Jaguar Land Rover said it was facing “one of the worst recessions the world has experienced” – with a vital shopfloor vote which could avert up to 1,800 potential job losses looming.
The crisis-hit carmaker released a statement ahead of a fortnight of talks between unions and management over proposed cutbacks.
Union sources say among the cuts are a four-day week, reduction in shift payments, scrapping holiday bonuses, a pay freeze, an increase in employee pension contributions and 500 more voluntary redundancies.
JLR said today: “It is no surprise Jaguar Land Rover is seeking to reduce costs. We have been working with employees, suppliers and dealers through a difficult few months. Regrettably, we have had to announce redundancies and release significant numbers of agency and temporary labour. Most recently, we announced the reduction of a further 150 agency personnel and elimination of 300 management positions worldwide.”
“Last week, we met trade union colleagues and gave them an update. It was clear a traditional response would have been the announcement of further redundancies. Neither the company nor unions wish to lose further high skilled jobs. We jointly agreed to explore other options to reduce our cost base.
“A number of options were presented by the company. None of them were discussed in detail, agreed or dismissed.

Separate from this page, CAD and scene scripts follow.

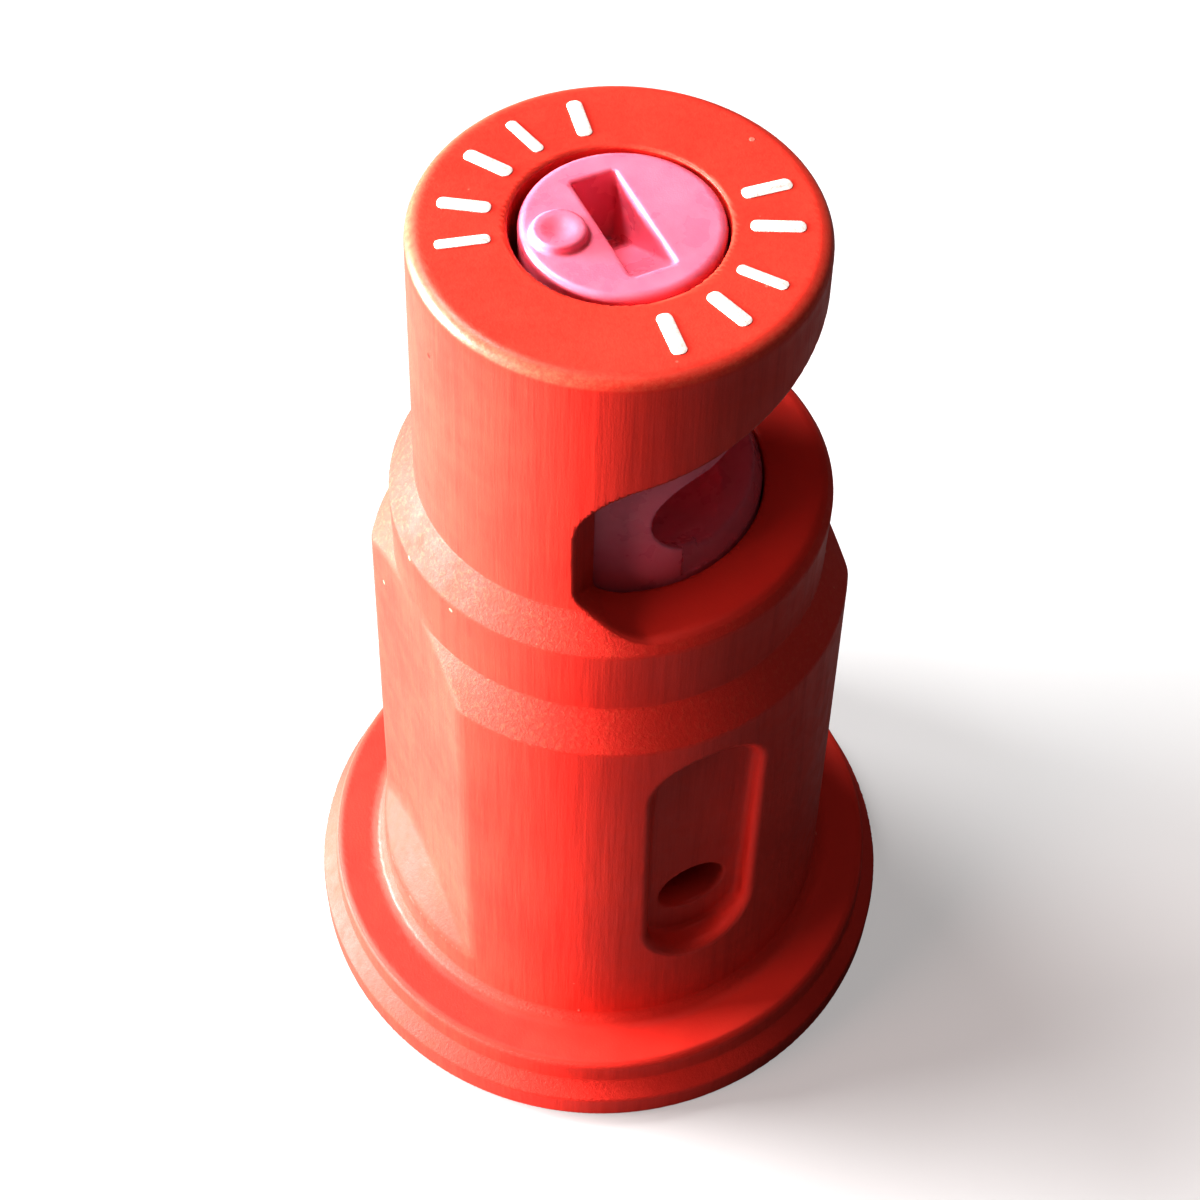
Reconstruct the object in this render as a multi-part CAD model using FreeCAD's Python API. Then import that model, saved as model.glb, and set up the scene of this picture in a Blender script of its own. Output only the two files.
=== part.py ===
import FreeCAD, Part
import os, math
from FreeCAD import Vector as V

# Air-induction deflector spray tip: a red moulded body with a round flange at the inlet end,
# a ceramic deflector in its head and a push-in injector with a ceramic metering disc.
# Frame: z = 0 at the flange underside (inlet end), +Z towards the head, +X the way the fan leaves.
# All dimensions in millimetres.

# ---------------------------------------------------------------- driving dimensions
# body, outside
flange_r = 7.5            # standard 15 mm tip flange
flange_tier_r = 7.08      # upper tier of the rim
flange_h = 2.03
tier_ledge_z = 1.30       # foot of the upper tier's wall
tier_wall_z = 0.88        # top of the lower tier's wall
base_fillet = 0.42        # between flange top and shank
shank_r_low = 5.74        # at the flange
shank_r_high = 5.35       # below the lower shoulder
shank_top_z = 13.84
collar_r = 4.74           # middle cylinder
collar_z0 = 14.73
collar_z1 = 16.53
head_r_low = 4.17
head_z0 = 17.29
head_r_high = 4.00
head_edge_r = 0.30
total_h = 23.87

flat_x = 4.72             # half of the width across the flats at flat_ref_z
flat_ref_z = 14.0
flat_draft = 0.020        # the flats spread towards the flange, like the shank
flat_z1 = 15.0
# the flats end in a steep conical ledge above the flange
ledge_z = 3.10
ledge_r = 5.72
ledge_slope = 1.732

# air pockets at -Y and +Y
pocket_half_w = 1.27
pocket_z0 = 4.80
pocket_z1 = 13.05
pocket_floor_y = 4.98
pocket_edge_r = 0.26
air_hole_r = 0.85
air_hole_z = 6.75

# spray window, cut right across the head along Y and open towards +X
win_floor_z = 16.80
win_back_x = -2.40
win_cut_x = -1.53         # start of the slanted corner between floor and back
win_cut_z = 17.56         # its end on the back
win_cut_r = 0.25
win_jamb_y = 3.32         # the window's two end walls start here on the outside
win_jamb_slope = 1.30     # and run inwards at this slope, towards +X
win_roof_z0 = 21.35       # height of the roof plane at x = 0
win_roof_slope = 0.35

# body, inside
mouth_r = 4.60
mouth_depth = 1.30
ring_bore_r = 3.90
ring_bore_z = 5.00
gallery_r = 3.60
gallery_z = 8.60
insert_bore_r = 3.25
insert_seat_z = 20.90     # roof that the ceramic's shoulder bears on
head_hole_r = 2.08

# ceramic deflector
insert_r = 3.20
insert_z0 = 13.60
insert_lip_z = 17.30
insert_lip_bevel = 0.22
insert_shoulder_z = 20.85
neck_r = 1.965
neck_x = 0.07             # the neck sits slightly towards +X in its hole
neck_edge_r = 0.16
slot_len = 2.68
slot_wid = 0.90
slot_depth = 1.75
slot_low_end = 0.12       # depth at the -Y end
boss_r = 0.53
boss_x = -1.22
boss_y = 0.17
boss_h = 0.17
dimple_r = 0.27
dimple_depth = 0.05
scoop_x = 0.55
scoop_z = 18.75
scoop_r = 2.08
scoop_half_len = 3.72
scoop_front_x = 2.25
outlet_r = 0.62
outlet_x = -0.72

# ring seal under the ceramic
seal_ring_r = 2.80
seal_cord_r = 0.42
seal_z = 13.155

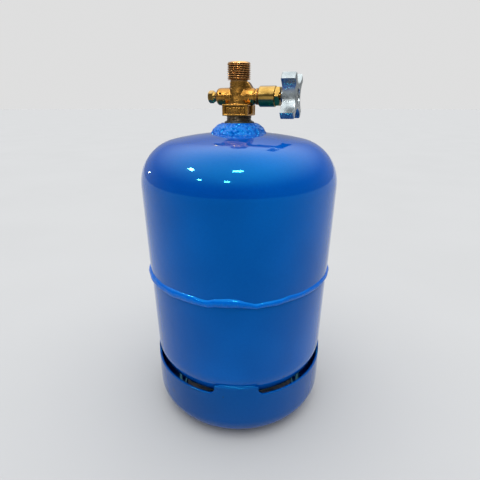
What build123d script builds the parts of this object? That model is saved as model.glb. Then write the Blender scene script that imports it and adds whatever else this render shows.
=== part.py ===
from build123d import *
from math import acos, atan2, cos, degrees, pi, radians, sin, sqrt
import os

# Small refillable gas cylinder with a two-way brass valve.  Millimetres, +Z up, floor at Z = 0.
# The cylinder's axis is Z, the valve's spindle runs along +X, the bleed screw sits toward -X.

# ---- pressure vessel -------------------------------------------------------------------------
R_UP = 102.0          # outer radius of the upper cup
T_CUP = 2.0           # wall of both cups
R_LO = 101.0          # outer radius of the lower cup
R_JOG = 99.95         # outer radius of the lower cup's joggled lip, inside the upper cup
R_KN = 44.0           # knuckle radius of both ends
H_END = 50.0          # height of both ends above their tangent lines
Z_EDGE = 175.8        # lower edge of the upper cup
Z_UT = 271.0          # tangent line of the upper end
Z_LT = 88.0           # tangent line of the lower end
Z_JOG0, Z_JOG1 = 172.5, 175.5   # joggle
Z_LIP = 188.0         # top of the joggled lip
R_HOLE = 18.1         # hole in the upper end for the boss
Z_WELD0, Z_WELD1 = 171.6, 182.0 # toes of the seam weld
R_WELD = 104.4        # crest of the seam weld
STOP_AZ0, STOP_ARC = 6.0, 14.0  # where the seam weld starts and stops, and how far it laps

# ---- foot ring -------------------------------------------------------------------------------
T_FOOT = 2.5
R_FT_TOP = 101.9      # outer radius at the tabs' top edge
R_FT = 103.5          # widest outer radius
Z_FT_TOP = 76.0
R_CURL = 28.0         # outer radius of the inward curl at the bottom
LAND = 4.0            # flat land the cylinder stands on
SLOT_DEEP = 10.0      # depth of the four slots
TAB_AZ = 17.3         # azimuth of the first tab, the rest every 90 degrees
TAB_ARC = 26.8        # width of a tab at its top
SLOT_R = 7.0          # rounding of the slots' lower corners

# ---- neck ------------------------------------------------------------------------------------
R_BOSS = 18.0
R_BOSS_TOP = 16.3
Z_BOSS0, Z_BOSS1 = 309.0, 329.4
R_TOE = 27.2          # outer toe of the neck weld

# ---- valve -----------------------------------------------------------------------------------
Z_BLOCK0, Z_BLOCK1 = 335.7, 346.2
BLOCK = 25.5
R_STEM = 12.4         # taper thread at the block's underside
TAPER = 3.0 / 26.0 / 2.0
Z_STEM = 304.0
Z_V = 352.7           # spindle axis
R_LEFT = 7.8          # boss toward -X
X_LEFT = -22.0
R_RIGHT = 7.3         # neck toward +X
X_NECK = 19.4
R_NECK = 8.7          # outlet neck
R_THR, R_ROOT = 10.9, 9.75      # outlet thread
PITCH = 25.4 / 14.0
Z_THR0, Z_TOP = 367.1, 381.8
R_OUT = 5.0           # outlet bore
X_SEAT = 0.5
R_BON = 9.15          # bonnet barrel
X_BON0, X_BON1 = 20.2, 37.3
X_IN = 1.6            # the gland's pieces sit this much further out than the first step of the bonnet's bore
R_SP = 3.2            # spindle
X_WH0, X_WH1 = 45.2, 58.5
R_WH = 24.6
FLUTE_AZ = 0.0
AF_NUT, X_NUT1 = 16.0, 41.8
AF_BLEED = 10.0
X_BLEED1 = -31.2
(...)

“The company and unions agreed a joint approach to reduce costs to avoid further job losses was the best approach. To that end, it was agreed to have meetings over the next couple of weeks.
“Any cost reduction packages that affect employee terms and conditions of employment would be put to the workforce to obtain support. We are at an early stage in discussions. It is inappropriate to comment on any particular proposal or speculative numbers.
“We will work with unions and when we have something public to announce we will do so. We are detetmined our first detailed communications on these matters will be with our employees.”
The Birmingham Post’s campaign backing JLR’s request for a £1billion loan lifeline from the government has attracted more than 7,600 names as talks between Downing Street and the Tata-owned group continue. No decision has yet been announced about the loan request.